Solicitors who provide a sloppy service should be fined five times the current level to end the "cavalier" approach to complaints, a report, part-funded by the Office for the Supervision of Solicitors (OSS), has recommended.

The report, published yesterday, proposes that maximum fines, or compensation orders, should be raised from £1,000 to £5,000 to bring the fining regime for solicitors in line with the small claims court. The Institute of Advanced Legal Studies concluded that there was "little convincing evidence" that the current system had changed the attitude of firms to 'service'. It said: "Clients have often had to deal with a hostile solicitor's firm and a dramatic loss of faith in the professional dealing with them."

Random client comments referred to in the report suggested that nothing had changed since the bad old days of the Solicitors Complaints Bureau, the forerunner of OSS, when the perception was that solicitors investigating solicitors always looked after themselves.
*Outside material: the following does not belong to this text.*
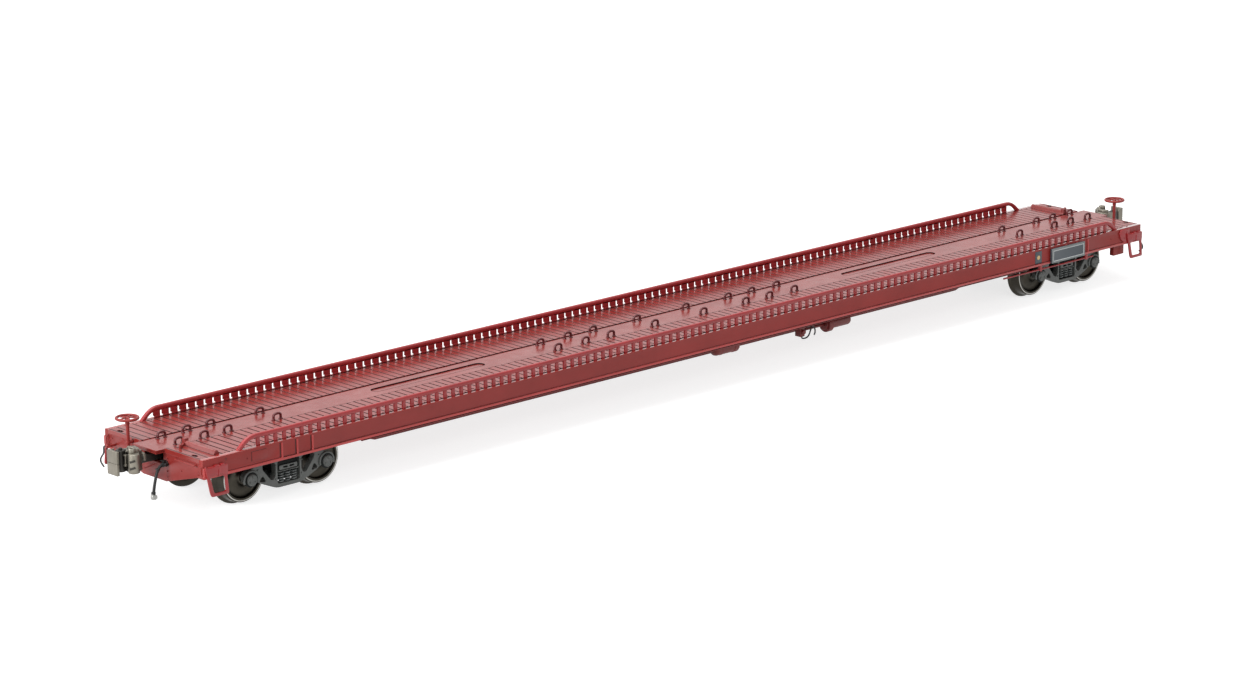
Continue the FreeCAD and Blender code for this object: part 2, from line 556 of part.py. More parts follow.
# Knuckles: a round boss bored for its pin, with the hooked nose in front
for end, turn, sign in ends:
    outside, inside = "-knuckle_y - knuckle_r", "-knuckle_y + knuckle_r"
    front = "knuckle_x + nose_out"
    nose = new_body()
    pad(nose, "XY_Plane",
        [("knuckle_x", outside), (f"{front} - nose_round", outside), (front, f"{outside} + nose_round"),
         (front, "nose_tip - nose_round / 2"), (f"{front} - nose_round / 2", "nose_tip"),
         (f"{front} - nose_thick", "nose_tip"), (f"{front} - nose_thick", f"{inside} + nose_round"),
         (f"{front} - nose_thick - nose_round", inside), ("knuckle_x", inside)],
        "knuckle_tall", "knuckle_low + knuckle_tall / 2")
    place(nose, pivot)
    jaw = cut(fuse(nose, rod(hinge_x, hinge_y, "knuckle_low", "knuckle_r", "knuckle_tall")),
              rod(hinge_x, hinge_y, "knuckle_low", "knuckle_pin + knuckle_fit", "knuckle_tall"))
    node(place(jaw, turn=turn), "knuckle_" + end)

# Air hoses: a cock on the end sill, a stiff bent hose and its end fitting
for end, turn, sign in ends:
    plate_x = f"({half} - band_out)"
    hose_x = f"({plate_x} + hose_out)"
    cock = fuse(rod(plate_x, "hose_y", "cock_z", "cock_r", "hose_out", "X"),
                rod(hose_x, "hose_y - 0.55", "cock_z", "cock_r", "1.1", "Y"))
    route = [(hose_x, "cock_z"), (f"{hose_x} + 0.5", "cock_z"), (f"{hose_x} + 1.6", "cock_z - 1.2"),
             (f"{hose_x} + 2.1", "cock_z - 2.6"), (f"{hose_x} + 2.45", "cock_z - 5.0")]
    hose = wire("XZ_Plane", route, "-hose_y", "YZ_Plane", ("hose_y", "cock_z"), hose_x, "hose_r")
    fitting = rod(f"{hose_x} + 2.5", "hose_y", "cock_z - 6.1", "hose_r + 0.12", "1.2")
    node(place(fuse(cock, hose, fitting), turn=turn), "air_hose_" + end)

# Uncoupling levers: a wire through two eyes on the end sill, with its handle bent down at the corner
for end, turn, sign in ends:
    plate_x = f"({half} - band_out)"
    lever_x = f"({half} + lever_out)"
    route = [("-lever_y", "lever_z"), ("-lever_end", "lever_z - 0.1"), ("-lever_end", "lever_z - 1.5"),
             ("-lever_end - 1.15", "lever_z - 2.85"), ("-lever_end - 0.15", "lever_z - 4.2")]
    lever = wire("YZ_Plane", route, lever_x, "XZ_Plane", (lever_x, "lever_z"), "lever_y", "lever_r")
    eyes = [box(plate_x, y, "lever_z - eye_tall / 2", "lever_out + band_out + lever_r", "eye_wide", "eye_tall")
            for y in ("-lever_y - eye_in", "-lever_end + eye_in")]
    node(place(fuse(lever, *eyes), turn=turn), "uncoupling_lever_" + end)

# Underbody: air tank, brake cylinder, valve and their brackets, on the near side of the spine
def hanger(x, z, thick):
    """A strap from a piece of gear up to the underside of the deck."""
    return box(x, "-gear_y + gear_hang", z, thick, "strap_wide", f"{under} - ({z})")


tank = fuse(rod("tank_at - tank_long / 2", "-gear_y", "tank_z", "tank_r", "tank_long", "X"),
            hanger("tank_at - tank_long / 4", "tank_z", "strap_thick"),
            hanger("tank_at + tank_long / 4", "tank_z", "strap_thick"))
node(tank, "air_tank")
valve_at = f"({bearer_pitch} + valve_out)"
cylinder_at = f"({bearer_pitch} * 1.5)"
cylinder_start = f"({cylinder_at} - cylinder_long / 2)"
valve_end = f"({valve_at} + valve_long / 2)"
cylinder = fuse(rod(cylinder_start, "-gear_y", "cylinder_z", "cylinder_r", "cylinder_long", "X"),
                rod(f"{cylinder_start} - cover_thick", "-gear_y", "cylinder_z", "cylinder_r + cover_out",
                    "cover_thick", "X"),
                rod(valve_end, "-gear_y", "cylinder_z", "ram_r", f"{cylinder_start} - {valve_end}", "X"),
                hanger(cylinder_at, "cylinder_z", "strap_thick"))
node(cylinder, "brake_cylinder")
valve = fuse(box(f"{valve_at} - valve_long / 2", "-gear_y", "cylinder_z - valve_tall / 2", "valve_long",
                 "valve_wide", "valve_tall"),
             hanger(f"{valve_at} - valve_neck / 2", "cylinder_z", "valve_neck"))
node(valve, "control_valve")

# Rods on two brackets, below the sill on the far side at end A and the near side at end B
for side, turn in sides:
    rod_at = f"({half} - rod_in)"
    rod_y = f"-{face} + rod_set"
    z = f"({sill_low} - rod_low)"
    start = f"({rod_at} - rod_long / 2)"
    hangers = [box(f"{rod_at} {shift} hanger_gap / 2 - hanger_long / 2", rod_y, f"{z} - rod_r", "hanger_long",
                   "hanger_wide", "rod_low + rod_r") for shift in ("-", "+")]
    bar = fuse(rod(start, rod_y, z, "rod_r", "rod_long", "X"),
               rod(f"{start} - rod_tail", rod_y, z, "tail_r", "rod_tail", "X"), *hangers)
    node(place(bar, turn=turn), "sill_rod_" + side)

# Blank plates on the sills, above the rods
for side, turn in sides:
    plate = box(f"{half} - plate_in - plate_long / 2", f"-{face} - lip_out - plate_thick / 2",
                f"{sill_low} + plate_rise", "plate_long", "plate_thick", "plate_high")
    node(place(group(plate), turn=turn), "side_plate_" + side)

# Wheelsets: a pointed axle with two flanged wheels, turned as one profile about Y
back = "(back_gap / 2)"
front = "(back_gap / 2 + tyre_wide)"
frame_in = "(back_gap / 2 + tyre_wide + frame_gap)"
frame_out = "(back_gap / 2 + tyre_wide + frame_gap + frame_thick)"
point = f"({frame_in} + journal_seat)"
wheel = [(back, "axle_r"), (back, "flange_r"), (f"{back} + flange_wide", "tread_r + cone"),
         (front, "tread_r - cone"), (front, "tread_r - rim_deep"), (f"{front} - dish", "valley_r"),
         (f"{front} + hub_out", "hub_r"), (f"{front} + hub_out", "journal_r"), (point, "journal_r / 2"),
         (point, "0")]
wheelsets = (("a1", -1, -1), ("a2", -1, 1), ("b1", 1, -1), ("b2", 1, 1))
for name, truck, axle in wheelsets:
    turned_part = new_body()
    turned = turned_part.newObject("PartDesign::Revolution", "turned")
    turned.Profile = outline(turned_part, "YZ_Plane", wheel[::-1] + [(f"-({y})", r) for y, r in wheel])
    turned.ReferenceAxis = (origin(turned_part, "Y_Axis"), [""])
    turned.Angle = 360
    place(turned_part, f"{truck} * {truck_at} + {axle} * wheel_base / 2", 0, "flange_r")
    node(turned_part, "wheelset_" + name)

# Truck frames: two open side frames with truss windows, and the bolster between them
wb = "wheel_base / 2"
frame_mid = f"(({frame_in} + {frame_out}) / 2)"
axle_z = "flange_r"
chord = "(frame_top - chord_tall)"


def both_ways(points):
    return points + [(f"-({x})", z) for x, z in points[::-1]]


frame_edge = both_ways([
    ("sole_half", "frame_low"), ("sole_half + 2.1", "frame_low + 0.9"), (f"{wb} - 2.3", "frame_low + 1.6"),
    (f"{wb} - box_half", f"{axle_z} - box_drop"), (f"{wb} + box_half", f"{axle_z} - box_drop"),
    (f"{wb} + box_half + 0.2", f"{axle_z} + box_drop"), (f"{wb} + 0.9", f"{axle_z} + 2 * box_drop"),
    (f"{wb} - 0.4", f"{axle_z} + 2.1"), (f"{wb} - 2.3", "frame_top")])
big_window = [("bay_half + column", chord), (f"{wb} - 2.9", chord), (f"{wb} - 4.6", "frame_low + 2.0"),
              (f"{wb} - 4.95", "frame_low + 2.0"), ("bay_half + column", "frame_low + 3.1")]
small_window = [(f"{wb} - 3.25", "frame_low + 1.9"), (f"{wb} - 2.2", "frame_low + 2.2"),
                (f"{wb} - 2.7", "frame_low + 3.0")]
for end, turn, sign in ends:
    pieces_of_frame = []
    for flip in (0, 180):
        cheek = new_body()
        pad(cheek, "XZ_Plane", frame_edge, "frame_thick", f"-{frame_mid}")
        for way in (1, -1):
            pocket(cheek, "XZ_Plane", [(f"{way} * ({x})", z) for x, z in big_window])
            pocket(cheek, "XZ_Plane", [(f"{way} * ({x})", z) for x, z in small_window])
        pocket(cheek, "XZ_Plane", rect("-bay_half", "spring_low", "bay_half", chord))
        bores = [rod(f"{way} * {wb}", f"{frame_in} - journal_fit", axle_z, "journal_r + journal_fit",
                     "journal_seat + 2 * journal_fit", "Y") for way in (1, -1)]
        pieces_of_frame.append(place(cut(cheek, *bores), f"{sign} * {truck_at}", turn=flip))
    at = f"({sign} * {truck_at})"
    bolster = cut(fuse(box(f"{at} - bolster_half", 0, "bolster_low", "2 * bolster_half",
                           f"2 * ({frame_out} - bolster_set)", "bolster_top - bolster_low"),
                       rod(at, 0, "bolster_top", "plate_r", "plate_tall")),
                  rod(at, 0, "bolster_low - pin_fit", "pin_r + pin_fit",
                      "bolster_top - bolster_low + plate_tall + 2 * pin_fit"))
    node(group(*pieces_of_frame, bolster), "truck_frame_" + end)

# Bearing caps, springs and brake beams of each truck
for end, turn, sign in ends:
    caps, springs, beams = [], [], []
    for side_y, cap_y in ((frame_mid, frame_out), (f"-{frame_mid}", f"-{frame_out} - cap_out")):
        for way in (1, -1):
            caps.append(rod(f"{sign} * {truck_at} + {way} * {wb}", cap_y, axle_z, "cap_r", "cap_out", "Y"))
        for i in (-1, 0, 1):
            springs.append(rod(f"{sign} * {truck_at} + {i} * spring_pitch", side_y, "spring_low", "spring_r",
                               "bolster_low - spring_low"))
    for way in (1, -1):
        middle = f"({sign} * {truck_at} + {way} * (beam_out - beam_thick / 2))"
        bar = box(f"{middle} - beam_thick / 2", 0, "beam_low", "beam_thick", f"2 * {frame_in}", "beam_tall")
        deep = f"({wb} - tread_r - shoe_gap - beam_out + beam_thick / 2)"
        start = f"({sign} * {truck_at} + {way} * ({wb} - tread_r - shoe_gap - {deep} / 2) - {deep} / 2)"
        tread_y = f"({back} + (flange_wide + tyre_wide) / 2)"
        shoes = [box(start, y, "beam_low - shoe_lap", deep, "shoe_wide", "beam_tall + 2 * shoe_lap")
                 for y in (tread_y, f"-{tread_y}")]
        beams.append(fuse(bar, *shoes))
    node(group(*caps), "bearing_caps_" + end)
    node(group(*springs), "truck_springs_" + end)
    node(group(*beams), "brake_beams_" + end)

# Every feature must stand before anything is written
doc.recompute()
for thing in doc.Objects:
    if "Invalid" in thing.State or "Error" in thing.State:
        raise RuntimeError(f"{thing.Name} ({thing.Label}) failed: {thing.State}")
for piece in pieces:
    shape = piece.Shape
    if shape.isNull() or not shape.isValid() or shape.Volume <= 0:
        raise RuntimeError(f"{piece.Label} has no valid solid")
    print(f"{piece.Label:20s} solids {len(shape.Solids)} volume {shape.Volume:9.2f} mm3")
for piece in pieces:
    piece.Shape.exportStep(f"parts/{piece.Label}.step")
print(len(pieces), "sub-parts written")
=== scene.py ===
import math
import bpy
from mathutils import Matrix, Vector


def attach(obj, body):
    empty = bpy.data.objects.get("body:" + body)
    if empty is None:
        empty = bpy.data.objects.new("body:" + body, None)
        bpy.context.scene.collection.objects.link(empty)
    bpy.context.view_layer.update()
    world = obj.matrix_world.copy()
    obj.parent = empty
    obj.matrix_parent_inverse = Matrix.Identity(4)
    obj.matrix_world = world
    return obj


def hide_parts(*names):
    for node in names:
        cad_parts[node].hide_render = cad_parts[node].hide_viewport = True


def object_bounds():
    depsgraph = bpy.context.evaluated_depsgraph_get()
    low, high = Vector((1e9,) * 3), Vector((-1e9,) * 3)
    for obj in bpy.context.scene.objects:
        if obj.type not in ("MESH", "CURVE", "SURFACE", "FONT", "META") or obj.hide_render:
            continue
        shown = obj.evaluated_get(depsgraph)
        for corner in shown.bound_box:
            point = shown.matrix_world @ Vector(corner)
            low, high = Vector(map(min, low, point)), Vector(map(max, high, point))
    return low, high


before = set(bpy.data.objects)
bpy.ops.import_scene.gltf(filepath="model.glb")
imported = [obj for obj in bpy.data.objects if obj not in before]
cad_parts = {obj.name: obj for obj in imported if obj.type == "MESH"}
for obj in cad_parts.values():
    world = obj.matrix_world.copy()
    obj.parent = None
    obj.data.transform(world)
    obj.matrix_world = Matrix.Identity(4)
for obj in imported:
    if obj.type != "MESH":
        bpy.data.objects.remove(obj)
cad_low, cad_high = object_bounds()
scene = bpy.context.scene
mm = 0.001  # the helpers below take millimetres and degrees, Blender takes metres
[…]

The institute found: "The occasionally cavalier attitude of practitioners to clients' complaints and OSS investigations is shocking."

Under the current system a solicitor can be ordered to pay compensation up to £1,000 to a client if the OSS finds that a solicitor is guilty of "inadequate professional service". The OSS backlog of complaints is now running at 13,500. Earlier this month the Lord Chancellor, Lord Irvine of Lairg, described the backlog as "deeply, deeply troubling".

Lord Irvine said that only 51 per cent of complaints reported to the OSS were being dealt with inside three months, well short of the 90 per cent target. Lord Irvine is concerned that the Law Society, which fundsthe OSS, is failing as a regulator. He has warned that if it does not get its house in order by the end of the year he will bring in a statutory complaints system.